Thompson: CSU’s reaction to the coronavirus is responsible

Madison Thompson

Editor’s Note: All opinion section content reflects the views of the individual author only and does not represent a stance taken by The Collegian or its editorial board.

University President Joyce McConnell sent an email last night stating that Colorado State University will extend spring break until March 24 and move classes online until April 10. As COVID-19 has spread to Larimer County, it’s pertinent and appropriate that universities do the responsible thing for the community at large. 


Evidently, students aren’t confined to CSU’s campus. Even if students themselves are not the demographic with the highest risk of contracting the disease, there are other people who are. Moving classes online or even canceling classes is the responsible move for the University to make.

Putting students’ health first and prioritizing a successful learning environment should be at the forefront of the University’s decision making, even if it’s a little unorthodox. It feels that way because we haven’t had to do anything like this in recent history. 

While this move to online classes is responsible, it’s an alarming measure for some to wrap their heads around. Universities are global in nature, and they attract people from all over the world, which makes them unlike other gatherings of large groups of people.

It’s especially prompt considering spring break is a time for travel. While universities can’t control whether or not that happens, they can at least stop the potential of COVID-19 spreading once students come back. However, this doesn’t mean that students need to panic and start stockpiling toilet paper and hand sanitizer. 

We don’t need to wait for someone in the immediate University community to contract the disease. Prevention will always be better than letting it get ahead of us and having to take a reactionary path. 

The potential to overwhelm our health care system would be much worse.

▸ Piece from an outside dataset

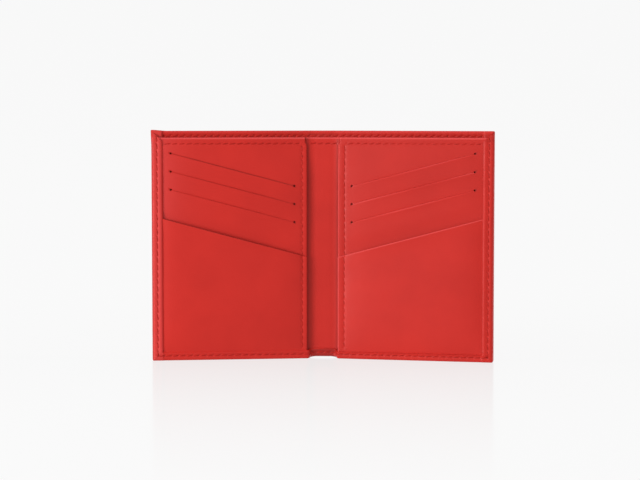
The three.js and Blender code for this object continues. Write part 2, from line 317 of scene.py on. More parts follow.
def side_hem_front(z):
    """Depth of the front of the side hem, which lies over the bottom hem and sinks where there is less
    under it: above the front pocket's mouth, and again above the panels."""
    over_bottom_hem = 1 - step(z, 3.9, 6.4)
    mouth = mouth_height(HEM_EDGE)
    front = HEM_FRONT - 0.16 * over_bottom_hem + 0.55 * step(z, mouth, mouth + 4)
    above_panels = step(z, PANEL_TOP - 0.2, PANEL_TOP + 2.4)
    return front + (TOP_HEM_FRONT - HEM - front) * above_panels


def pocket_swell(u, z):
    """How far the slack front pocket stands forward between its seams."""
    between = (1 - fall(u - PANEL_ROW, 8)) * (1 - fall(HEM_EDGE - u, 4))
    return POCKET_SWELL * between * (1 - fall(z - 3.6, 7))


def panel_swell(u, z):
    """How far the slit panel stands forward above the pocket's mouth, most towards the outer edge."""
    free = step(z - mouth_height(u), 0, 9)
    between = (1 - 0.5 * fall(u - PANEL_ROW, 6)) * (1 - fall(HEM_EDGE - u, 4.5))
    return PANEL_SWELL * free * between * (1 - fall(DIVIDER_ROW - z, 7))


# ---------- mesh building

def stations(*stretches):
    """Places along a line. Each stretch is (start, end, pace) and begins where the last one ended."""
    runs = []
    for start, end, pace in stretches:
        runs.append(np.linspace(start, end, max(1, round((end - start) / pace)), endpoint=False))
    return np.append(np.concatenate(runs), stretches[-1][1])


STITCH_STEPS = np.array([0, 0.09, 0.18, 0.32, 0.5, 0.68, 0.82, 0.91])  # closest together at the holes
FINE = len(STITCH_STEPS)


def seam_stations(first, pitch, count, end):
    """Places from 0 to end, in steps that follow the holes. Every FINE-th one is a hole or an end."""
    before = first * np.arange(FINE) / FINE if first else []
    holes = first + pitch * (np.arange(count)[:, None] + STITCH_STEPS).ravel()
    last = first + pitch * count
    return np.concatenate([before, holes, last + (end - last) * np.arange(FINE + 1) / FINE])


def grid_faces(shape, start=0, keep=None):
    """Quads over a grid of vertices numbered row by row from start, without the cells not in keep."""
    index = start + np.arange(shape[0] * shape[1]).reshape(shape)
    quads = np.stack([index[:-1, :-1], index[1:, :-1], index[1:, 1:], index[:-1, 1:]], axis=-1)
    return (quads[keep] if keep is not None else quads.reshape(-1, 4)).tolist()


def strip_faces(shape, start, fine_blocks):
    """Faces over a grid whose rows are close together, joining FINE rows where a block of columns is
    plain. A joined face keeps the corners that it shares with a fine block."""
    index = start + np.arange(shape[0] * shape[1]).reshape(shape)
    faces = []
    for block in range(shape[1] - 1):
        a, b = index[:, block], index[:, block + 1]
        if block in fine_blocks:
            faces += [[a[r], a[r + 1], b[r + 1], b[r]] for r in range(shape[0] - 1)]
            continue
        for r in range(0, shape[0] - 1, FINE):
            near = list(a[r:r + FINE + 1]) if block - 1 in fine_blocks else [a[r], a[r + FINE]]
            far = list(b[r:r + FINE + 1]) if block + 1 in fine_blocks else [b[r], b[r + FINE]]
            faces.append(near + far[::-1])
    return [[int(i) for i in face] for face in faces]


def free_edges(faces):
    """Directed edges that only one face has."""
    edges = {(a, b) for face in faces for a, b in zip(face, face[1:] + face[:1])}
    return [edge for edge in edges if edge[::-1] not in edges]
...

According to Harvard Medical School, the risk of very serious illness or death from contracting COVID-19 is likely less than that of the flu, SARS or MERS. 

In fact, the World Health Organization estimated the COVID-19 mortality rate to be 3.4% as of March 3. The flu affects millions of people every year, but contracting the disease doesn’t mean it’s going to kill you. Maybe the flu wouldn’t be as prevalent if we had more preventative measures in place.

My colleague Joslyn Orji claims that moving classes online will contribute to a growing apathy among students and that students may begin to neglect their coursework. Regardless of the format in which classes are being delivered, it’s a student’s responsibility to adapt to the circumstances, and if it’s a situation they might need help maintaining, students should let their professors know.

Similarly, our health care system is not as advanced as most people think. We do have an abundance of resources to draw from, but we’re not great at allocating them, which is essential during an outbreak. 

So, what this means is that we’re starting to understand how vulnerable we are as a community when people can’t afford to take off work when they’re sick and when people can’t go to the doctor because it’s too expensive. Taking preventative measures should not be a privilege, and the University is acting responsibly. 


Thankfully, we have the technology to continue on and not cancel classes altogether, which would leave a slew of other administrative and technical components to address.

We are only as healthy as the most vulnerable of our population. Hopefully by the end of this, we as students can expand our discussion of health and health care to include more preventative measures, like universal health care and paid sick leave.